Seligman argues that being optimistic is a choice. It can be learned. While we can't always control bad events, we can control how we reaction to them. Whether we view the glass as half empty or half full is our choice.
Let me give you an example.
Dan, the son to whom we dedicated today's scripture upon his confirmation, is a 2004 graduate of Williams College, a liberal arts college much like Augustana. Today, he is a legal services lawyer in Springfield, Massachusetts. Dan represents people whose homes are being foreclosed and possibly taken away by banks. It would be easy to focus on the negative in his position. Legal services offices are chronically underfunded — meaning that legal services lawyers have high caseloads and work long hours. Legal services lawyers make only a fraction of the compensation that most other lawyers make.
Dan's cases are against well-funded banks that have enormous resources to put people out of their homes when they don't follow, to the T, the terms of the bank documents. And many of Dan's clients have had a rough life, including unemployment, victims of abuse, dire poverty and serious physical and mental health problems. His job is among the most difficult of any lawyer. But he believes that he is called to help people who are less fortunate, even when they have stumbled in life. And he believes that people who have stumbled do not deserve to be taken advantage of by anyone — including banks.
My son's work inspires me. Daniel chooses to focus on what is true — all people should have safe shelter. What is honorable — all people are created by God and should be treated with dignity. What is just — powerful interests should not take advantage of the less powerful. What is pure — everyone should have a safe place to raise their family. What is lovely — we can be enriched by all people, even those in poverty. And what is commendable — no one should be unjustly forced from their home. Daniel thinks about excellence in representing his clients, treating each case as the most important. Daniel lives in the central part of the city, not the wealthy suburbs, so he can better understand his clients and share part of their experience.
How does he remain optimistic with such a difficult assignment? He is passionate about his work. He focuses on the good in people. He surrounds himself with co-workers he admires — who focus on the possibilities and not the liabilities. He values things in life that sustain him — his wonderful wife, his family, his church and his community. He dreams a big dream: of a day when no one in Springfield, Massachusetts, will be unjustly forced from their home. And he takes time to recharge — walks in the wood, singing in the church choir and cooking gourmet meals with his wife. He follows the advice of Philippians 4:8. He knows his calling in life.
I've learned a lot from my son Dan about optimism. And students, you've learned a lot from your parents. But in the coming years as you grow in mind, body and spirit, I bet they will learn a lot from you.

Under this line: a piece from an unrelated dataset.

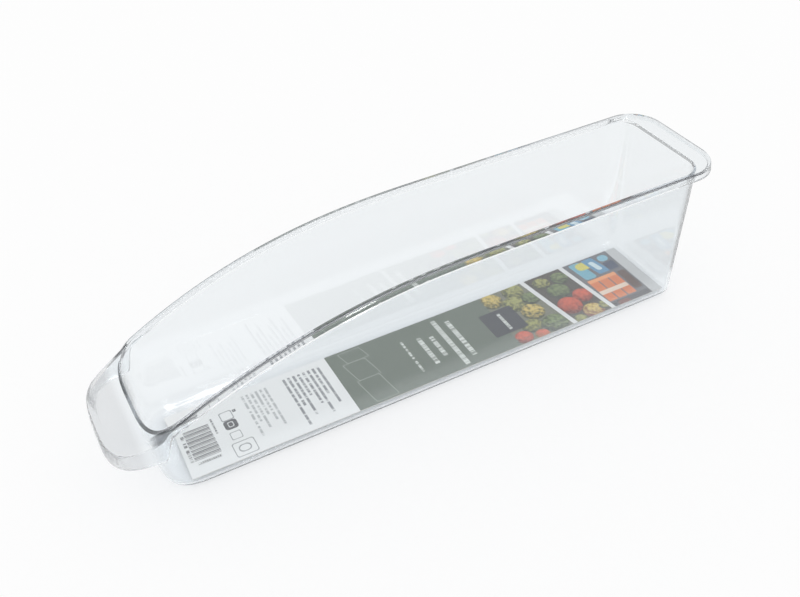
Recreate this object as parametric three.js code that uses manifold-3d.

Optimistic people, I find, have a real sense of calling. They know their calling in life. They know who they are and they, as Fredrick Buechner would say, recognize "the place God calls you to is the place where your deep gladness and the world's deep hunger meet." Students, think about your calling. What is your deep gladness? Is it the deep gladness of relationships with family and friends? Is it the deep gladness of study and work? Is it the deep gladness of faith and spirituality? When you connect that deep gladness with others, you will be focusing on what is good, what is pure, what is right and what is noble.
One final lesson I'd like to pass along: Jane and I enjoy spending our "time to recharge" in the Arctic — camping, rafting and hiking. We've learned a valuable lesson from the Arctic's mosquitos. Arctic mosquitos are not like Midwest mosquitos. They swarm... hundreds of them at once. We've watched people we travel with become obsessed with mosquitos and the annoyances they cause. But we chose to put on our bug shirts and head nets — and enjoy the wonder of the vast open spaces and open-hearted people of the Arctic. We chose to focus on the positives, not the mere annoyances.
Friends, this is my wish for you, that you won't focus on the mosquitos — the petty annoyances of life — but that you will, like my son Daniel, start to find your calling and life's passion during your years in college. May you focus on what is true, what is honorable, what is just, what is pure, what is lovely and what is commendable.